* START *

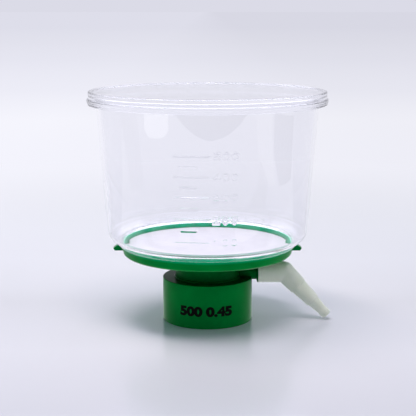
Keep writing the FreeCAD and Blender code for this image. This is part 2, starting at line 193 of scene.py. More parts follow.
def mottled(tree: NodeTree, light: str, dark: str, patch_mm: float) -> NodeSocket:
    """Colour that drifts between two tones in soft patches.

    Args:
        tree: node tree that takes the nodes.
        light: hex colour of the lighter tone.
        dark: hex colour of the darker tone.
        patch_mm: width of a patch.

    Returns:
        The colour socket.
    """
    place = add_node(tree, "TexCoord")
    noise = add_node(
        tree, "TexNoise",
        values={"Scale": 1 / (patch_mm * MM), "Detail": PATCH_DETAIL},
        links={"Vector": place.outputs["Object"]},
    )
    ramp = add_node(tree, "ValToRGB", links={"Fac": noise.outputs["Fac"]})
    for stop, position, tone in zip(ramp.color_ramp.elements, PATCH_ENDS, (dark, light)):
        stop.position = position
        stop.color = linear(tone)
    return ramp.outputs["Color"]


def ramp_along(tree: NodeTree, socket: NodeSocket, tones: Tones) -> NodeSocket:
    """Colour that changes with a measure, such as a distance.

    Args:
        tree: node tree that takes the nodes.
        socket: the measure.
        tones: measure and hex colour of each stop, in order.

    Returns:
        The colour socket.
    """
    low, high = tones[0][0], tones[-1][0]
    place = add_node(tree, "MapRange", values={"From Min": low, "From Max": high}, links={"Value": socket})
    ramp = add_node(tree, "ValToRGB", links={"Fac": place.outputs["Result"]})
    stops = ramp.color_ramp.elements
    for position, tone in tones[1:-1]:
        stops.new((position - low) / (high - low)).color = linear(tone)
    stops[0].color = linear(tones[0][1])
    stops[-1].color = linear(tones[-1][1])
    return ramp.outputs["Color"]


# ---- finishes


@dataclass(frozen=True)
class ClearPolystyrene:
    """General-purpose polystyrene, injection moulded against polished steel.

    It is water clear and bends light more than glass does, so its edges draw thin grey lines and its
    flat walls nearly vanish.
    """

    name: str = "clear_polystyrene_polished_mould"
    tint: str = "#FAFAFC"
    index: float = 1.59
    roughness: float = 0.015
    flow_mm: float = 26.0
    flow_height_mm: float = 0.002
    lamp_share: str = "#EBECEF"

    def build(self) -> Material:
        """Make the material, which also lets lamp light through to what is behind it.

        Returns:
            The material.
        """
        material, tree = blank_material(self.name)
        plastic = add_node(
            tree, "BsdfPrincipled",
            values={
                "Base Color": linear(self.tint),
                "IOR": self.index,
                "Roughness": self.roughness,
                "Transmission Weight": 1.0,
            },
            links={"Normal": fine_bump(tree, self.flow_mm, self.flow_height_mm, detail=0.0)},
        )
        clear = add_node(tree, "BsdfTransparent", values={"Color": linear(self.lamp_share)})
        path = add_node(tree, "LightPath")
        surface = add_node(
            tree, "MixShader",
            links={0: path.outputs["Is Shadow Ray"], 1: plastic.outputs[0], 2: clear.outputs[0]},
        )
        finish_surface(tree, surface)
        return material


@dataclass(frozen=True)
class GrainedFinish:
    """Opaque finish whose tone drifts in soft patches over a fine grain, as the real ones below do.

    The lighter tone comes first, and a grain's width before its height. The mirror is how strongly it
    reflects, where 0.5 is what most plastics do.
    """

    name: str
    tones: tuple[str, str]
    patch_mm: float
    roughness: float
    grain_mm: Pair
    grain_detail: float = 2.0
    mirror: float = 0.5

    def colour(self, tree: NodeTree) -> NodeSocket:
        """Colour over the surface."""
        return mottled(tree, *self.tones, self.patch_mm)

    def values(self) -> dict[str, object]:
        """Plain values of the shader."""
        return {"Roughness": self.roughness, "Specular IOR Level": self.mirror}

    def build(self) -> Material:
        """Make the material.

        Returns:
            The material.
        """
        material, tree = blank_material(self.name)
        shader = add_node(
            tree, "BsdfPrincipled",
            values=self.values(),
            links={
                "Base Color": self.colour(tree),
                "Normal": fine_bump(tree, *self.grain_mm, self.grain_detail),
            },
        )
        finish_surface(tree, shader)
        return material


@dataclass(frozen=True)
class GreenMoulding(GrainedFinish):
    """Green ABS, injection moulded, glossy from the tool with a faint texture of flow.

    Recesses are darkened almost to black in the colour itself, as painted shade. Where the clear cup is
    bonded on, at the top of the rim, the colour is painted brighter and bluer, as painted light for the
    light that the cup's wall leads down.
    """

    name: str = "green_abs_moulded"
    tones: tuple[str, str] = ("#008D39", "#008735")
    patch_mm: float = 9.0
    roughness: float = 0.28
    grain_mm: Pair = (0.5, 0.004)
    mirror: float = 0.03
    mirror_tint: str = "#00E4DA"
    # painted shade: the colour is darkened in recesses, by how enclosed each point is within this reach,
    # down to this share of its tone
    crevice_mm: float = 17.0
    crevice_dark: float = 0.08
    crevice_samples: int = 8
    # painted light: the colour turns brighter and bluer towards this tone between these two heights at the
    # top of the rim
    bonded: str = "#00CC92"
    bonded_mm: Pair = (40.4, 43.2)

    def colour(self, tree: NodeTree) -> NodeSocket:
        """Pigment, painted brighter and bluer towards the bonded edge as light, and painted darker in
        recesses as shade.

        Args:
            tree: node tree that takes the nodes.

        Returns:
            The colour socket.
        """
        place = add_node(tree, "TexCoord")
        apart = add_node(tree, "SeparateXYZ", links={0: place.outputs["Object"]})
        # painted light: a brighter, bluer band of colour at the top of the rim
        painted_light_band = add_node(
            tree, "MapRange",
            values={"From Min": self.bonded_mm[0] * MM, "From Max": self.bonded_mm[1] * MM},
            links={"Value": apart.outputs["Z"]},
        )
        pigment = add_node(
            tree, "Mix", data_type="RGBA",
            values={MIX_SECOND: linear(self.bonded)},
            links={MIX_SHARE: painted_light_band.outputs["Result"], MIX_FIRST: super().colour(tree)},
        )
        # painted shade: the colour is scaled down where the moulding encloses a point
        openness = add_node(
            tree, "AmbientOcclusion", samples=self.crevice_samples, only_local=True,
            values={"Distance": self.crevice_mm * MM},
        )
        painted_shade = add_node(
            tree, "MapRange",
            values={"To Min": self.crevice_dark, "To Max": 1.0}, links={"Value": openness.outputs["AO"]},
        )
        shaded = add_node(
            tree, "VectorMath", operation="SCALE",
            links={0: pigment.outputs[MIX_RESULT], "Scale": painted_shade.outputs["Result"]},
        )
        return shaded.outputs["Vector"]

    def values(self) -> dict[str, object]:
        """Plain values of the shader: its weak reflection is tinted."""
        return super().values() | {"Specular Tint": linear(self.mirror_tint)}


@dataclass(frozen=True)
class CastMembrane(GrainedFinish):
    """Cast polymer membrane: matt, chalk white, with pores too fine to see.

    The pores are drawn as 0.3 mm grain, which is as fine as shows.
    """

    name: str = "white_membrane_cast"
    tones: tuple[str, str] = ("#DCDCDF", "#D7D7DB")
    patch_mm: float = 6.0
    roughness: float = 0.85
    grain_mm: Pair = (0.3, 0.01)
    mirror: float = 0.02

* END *

Reproduce the data, keeping every line exactly the same.

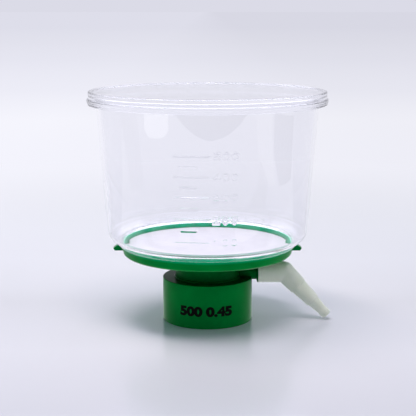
Keep writing the FreeCAD and Blender code for this image. This is part 2, starting at line 193 of scene.py. More parts follow.
def mottled(tree: NodeTree, light: str, dark: str, patch_mm: float) -> NodeSocket:
    """Colour that drifts between two tones in soft patches.

    Args:
        tree: node tree that takes the nodes.
        light: hex colour of the lighter tone.
        dark: hex colour of the darker tone.
        patch_mm: width of a patch.

    Returns:
        The colour socket.
    """
    place = add_node(tree, "TexCoord")
    noise = add_node(
        tree, "TexNoise",
        values={"Scale": 1 / (patch_mm * MM), "Detail": PATCH_DETAIL},
        links={"Vector": place.outputs["Object"]},
    )
    ramp = add_node(tree, "ValToRGB", links={"Fac": noise.outputs["Fac"]})
    for stop, position, tone in zip(ramp.color_ramp.elements, PATCH_ENDS, (dark, light)):
        stop.position = position
        stop.color = linear(tone)
    return ramp.outputs["Color"]


def ramp_along(tree: NodeTree, socket: NodeSocket, tones: Tones) -> NodeSocket:
    """Colour that changes with a measure, such as a distance.

    Args:
        tree: node tree that takes the nodes.
        socket: the measure.
        tones: measure and hex colour of each stop, in order.

    Returns:
        The colour socket.
    """
    low, high = tones[0][0], tones[-1][0]
    place = add_node(tree, "MapRange", values={"From Min": low, "From Max": high}, links={"Value": socket})
    ramp = add_node(tree, "ValToRGB", links={"Fac": place.outputs["Result"]})
    stops = ramp.color_ramp.elements
    for position, tone in tones[1:-1]:
        stops.new((position - low) / (high - low)).color = linear(tone)
    stops[0].color = linear(tones[0][1])
    stops[-1].color = linear(tones[-1][1])
    return ramp.outputs["Color"]


# ---- finishes


@dataclass(frozen=True)
class ClearPolystyrene:
    """General-purpose polystyrene, injection moulded against polished steel.

    It is water clear and bends light more than glass does, so its edges draw thin grey lines and its
    flat walls nearly vanish.
    """

    name: str = "clear_polystyrene_polished_mould"
    tint: str = "#FAFAFC"
    index: float = 1.59
    roughness: float = 0.015
    flow_mm: float = 26.0
    flow_height_mm: float = 0.002
    lamp_share: str = "#EBECEF"

    def build(self) -> Material:
        """Make the material, which also lets lamp light through to what is behind it.

        Returns:
            The material.
        """
        material, tree = blank_material(self.name)
        plastic = add_node(
            tree, "BsdfPrincipled",
            values={
                "Base Color": linear(self.tint),
                "IOR": self.index,
                "Roughness": self.roughness,
                "Transmission Weight": 1.0,
            },
            links={"Normal": fine_bump(tree, self.flow_mm, self.flow_height_mm, detail=0.0)},
        )
        clear = add_node(tree, "BsdfTransparent", values={"Color": linear(self.lamp_share)})
        path = add_node(tree, "LightPath")
        surface = add_node(
            tree, "MixShader",
            links={0: path.outputs["Is Shadow Ray"], 1: plastic.outputs[0], 2: clear.outputs[0]},
        )
        finish_surface(tree, surface)
        return material


@dataclass(frozen=True)
class GrainedFinish:
    """Opaque finish whose tone drifts in soft patches over a fine grain, as the real ones below do.

    The lighter tone comes first, and a grain's width before its height. The mirror is how strongly it
    reflects, where 0.5 is what most plastics do.
    """

    name: str
    tones: tuple[str, str]
    patch_mm: float
    roughness: float
    grain_mm: Pair
    grain_detail: float = 2.0
    mirror: float = 0.5

    def colour(self, tree: NodeTree) -> NodeSocket:
        """Colour over the surface."""
        return mottled(tree, *self.tones, self.patch_mm)

    def values(self) -> dict[str, object]:
        """Plain values of the shader."""
        return {"Roughness": self.roughness, "Specular IOR Level": self.mirror}

    def build(self) -> Material:
        """Make the material.

        Returns:
            The material.
        """
        material, tree = blank_material(self.name)
        shader = add_node(
            tree, "BsdfPrincipled",
            values=self.values(),
            links={
                "Base Color": self.colour(tree),
                "Normal": fine_bump(tree, *self.grain_mm, self.grain_detail),
            },
        )
        finish_surface(tree, shader)
        return material


@dataclass(frozen=True)
class GreenMoulding(GrainedFinish):
    """Green ABS, injection moulded, glossy from the tool with a faint texture of flow.

    Recesses are darkened almost to black in the colour itself, as painted shade. Where the clear cup is
    bonded on, at the top of the rim, the colour is painted brighter and bluer, as painted light for the
    light that the cup's wall leads down.
    """

    name: str = "green_abs_moulded"
    tones: tuple[str, str] = ("#008D39", "#008735")
    patch_mm: float = 9.0
    roughness: float = 0.28
    grain_mm: Pair = (0.5, 0.004)
    mirror: float = 0.03
    mirror_tint: str = "#00E4DA"
    # painted shade: the colour is darkened in recesses, by how enclosed each point is within this reach,
    # down to this share of its tone
    crevice_mm: float = 17.0
    crevice_dark: float = 0.08
    crevice_samples: int = 8
    # painted light: the colour turns brighter and bluer towards this tone between these two heights at the
    # top of the rim
    bonded: str = "#00CC92"
    bonded_mm: Pair = (40.4, 43.2)

    def colour(self, tree: NodeTree) -> NodeSocket:
        """Pigment, painted brighter and bluer towards the bonded edge as light, and painted darker in
        recesses as shade.

        Args:
            tree: node tree that takes the nodes.

        Returns:
            The colour socket.
        """
        place = add_node(tree, "TexCoord")
        apart = add_node(tree, "SeparateXYZ", links={0: place.outputs["Object"]})
        # painted light: a brighter, bluer band of colour at the top of the rim
        painted_light_band = add_node(
            tree, "MapRange",
            values={"From Min": self.bonded_mm[0] * MM, "From Max": self.bonded_mm[1] * MM},
            links={"Value": apart.outputs["Z"]},
        )
        pigment = add_node(
            tree, "Mix", data_type="RGBA",
            values={MIX_SECOND: linear(self.bonded)},
            links={MIX_SHARE: painted_light_band.outputs["Result"], MIX_FIRST: super().colour(tree)},
        )
        # painted shade: the colour is scaled down where the moulding encloses a point
        openness = add_node(
            tree, "AmbientOcclusion", samples=self.crevice_samples, only_local=True,
            values={"Distance": self.crevice_mm * MM},
        )
        painted_shade = add_node(
            tree, "MapRange",
            values={"To Min": self.crevice_dark, "To Max": 1.0}, links={"Value": openness.outputs["AO"]},
        )
        shaded = add_node(
            tree, "VectorMath", operation="SCALE",
            links={0: pigment.outputs[MIX_RESULT], "Scale": painted_shade.outputs["Result"]},
        )
        return shaded.outputs["Vector"]

    def values(self) -> dict[str, object]:
        """Plain values of the shader: its weak reflection is tinted."""
        return super().values() | {"Specular Tint": linear(self.mirror_tint)}


@dataclass(frozen=True)
class CastMembrane(GrainedFinish):
    """Cast polymer membrane: matt, chalk white, with pores too fine to see.

    The pores are drawn as 0.3 mm grain, which is as fine as shows.
    """

    name: str = "white_membrane_cast"
    tones: tuple[str, str] = ("#DCDCDF", "#D7D7DB")
    patch_mm: float = 6.0
    roughness: float = 0.85
    grain_mm: Pair = (0.3, 0.01)
    mirror: float = 0.02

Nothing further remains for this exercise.